With Gulf spill, seafood buyers swap out supply
Published 8:38 pm Thursday, July 1, 2010
At the Carioto Produce and Seafood warehouse, shrimp from India and Vietnam stock the freezer, while a refrigerated aisle is stacked with bags of clams from Rhode Island, cockles from New Zealand, a fresh 5-pound fillet of lane snapper from Nicaragua and mahi-mahi from Ecuador.
The Gulf may be soiled with oil, but Al Hecker, Carioto’s seafood specialist, has had little trouble getting what he needs in a global market — even for Gulf staples like snapper and mahi-mahi.
“My supply hasn’t diminished, I’ve just stepped sideways,” says Hecker.
Oil gushing into the Gulf has devastated Louisiana’s fishing industry and spiked prices for oysters and some other items, but it has yet to create menu-wide seafood shortages.
That’s largely because about 17 percent of the seafood Americans eat come from domestic sources, and just a bit more than 2 percent of that comes from the Gulf, according to the National Fisheries Institute, a trade group.
“You can duplicate some of those items,” said Rick Groomer, co-owner of Groomer Seafood, a San Antonio-based wholesaler and distributor. “If I don’t buy red snapper out of Louisiana, I can buy it out of Mexico or out of the Caribbean. If I don’t buy grouper, I can buy it elsewhere. If I don’t buy mahi-mahi, I can buy it elsewhere.”
Similarly, crabbers in North Carolina and the Chesapeake Bay have been getting more orders since the spill, said John Sackton, president of Seafood.com news.

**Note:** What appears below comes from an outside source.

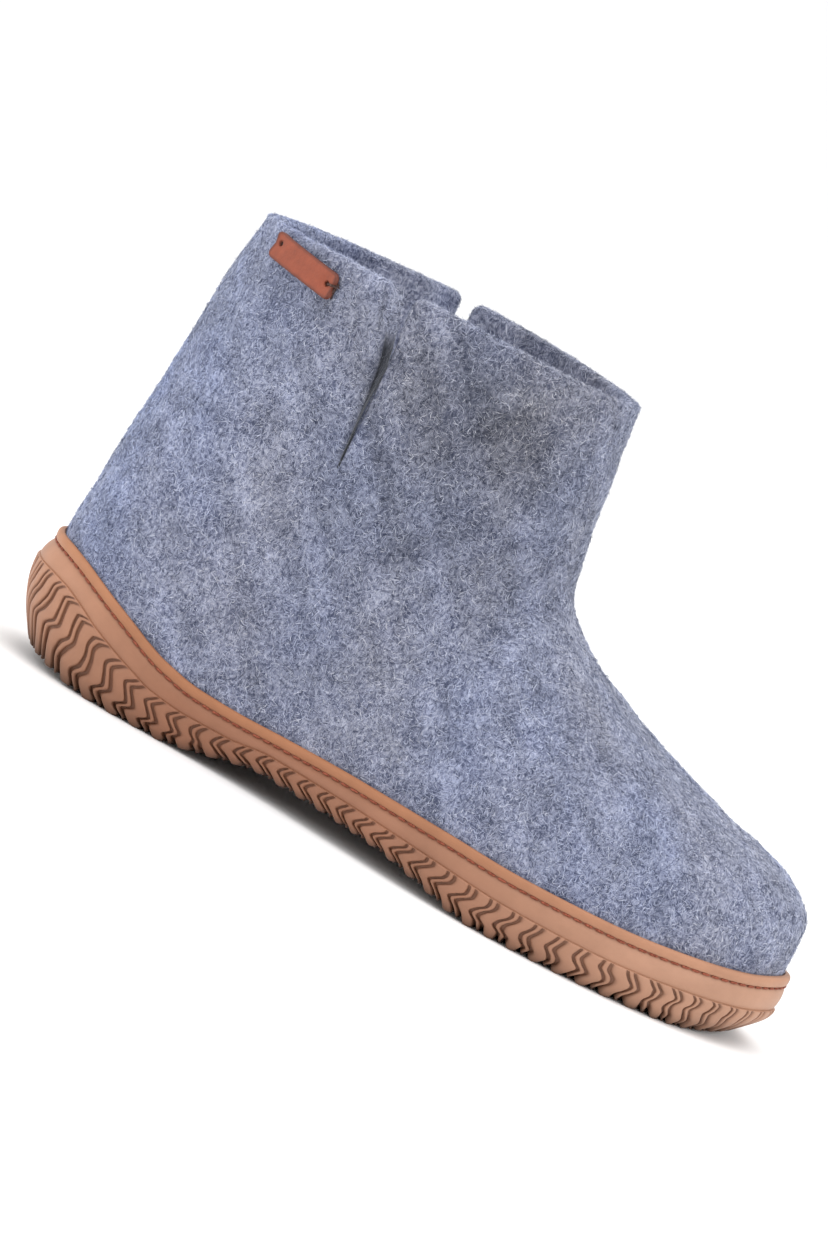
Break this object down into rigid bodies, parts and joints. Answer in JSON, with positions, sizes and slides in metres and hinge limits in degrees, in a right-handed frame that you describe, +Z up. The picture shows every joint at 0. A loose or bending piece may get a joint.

Not everything can be swapped out easily, most notably oysters. Though oysters represent a modest share of the overall seafood market compared to big sellers like salmon or tuna, more than 60 percent of oysters eaten by Americans come from the Gulf. Oysters are rarely imported because of the high cost and tough U.S. sanitary regulations.
“Every oyster shipment I get, I cannot tell you where the next one is coming from,” Groomer said.
With supply tight and reports of prices doubling in some cases, Red Lobster recently pulled oysters from its appetizer menu.
Gulf oysters had a dockside value of $60 million in 2008, the latest year for which figures are available, placing them close in value to Gulf crab, which bought in $58 million that year, according to the National Oceanic and Atmospheric Administration.
Fish species in the Gulf tend to bring in less: different types of snapper sold for nearly $19 million dockside, grouper $18 million and tuna just over $6 million, according to 2008 NOAA statistics.
Shrimp is worth far more for the Gulf, with a dockside value of nearly $367 million in 2008. Still, Gulf shrimp accounts for only about 7 percent of what is consumed in this country. Much of the U.S. supply comes from Asia, though overseas production was already down when the Gulf spill exacerbated an already tight market.
Buyers say the oil spill has mostly affected the supply of larger shrimp, the sort restaurants serve. Businesses like Groomer in Texas and the Gulf Shrimp Company in Plantsville, Conn., are closely associated with the high-cachet menu item, making it harder to swap it out for an imported item.
Gulf Shrimp Company owner Chad Simoneaux said shrimp prices in general have spiked with the tight supply. He and others in the industry hope production will nudge up a bit when Texas starts its shrimp season July 15.
“As long as Texas has a good season, I do believe we’ll be out of the panic mode,” Simoneaux said.
With about a third of the Gulf closed to fishing and many crews out cleaning the spill, buyers expect to be looking elsewhere for a while. Hecker fears the supply problems in the Gulf might get worse. But the larger concern for many is not about a drop in seafood supply, but a drop in demand.
The fear is that consumers will avoid eating all seafood because of the continued bad news from the Gulf.
The industry and the federal government have employed everyone from President Barack Obama to “Top Chef” judge Tom Colicchio to spread the message that seafood pulled from the Gulf is safe. But they are doing it amid saturation coverage of crude spewing from the seafloor.
Jimmy Galle of Gulfish LP, a small Sausalito, Calif., company that specializes in supplying restaurants with shrimp and other seafood from the Gulf, said that since the spill he has lost just one restaurant out of more than 100 customers.
There already are anecdotes about buyers being leery of Gulf seafood. A recent poll by Louisiana State University of Gulf area residents found 57 percent of them said they were less likely to buy local seafood because of the spill.
Sackton said it’s too early to tell if seafood sales in general will go down.
“In my mind the impact on the seafood industry is directly related to how long the oil is spewing out,” Sackton said.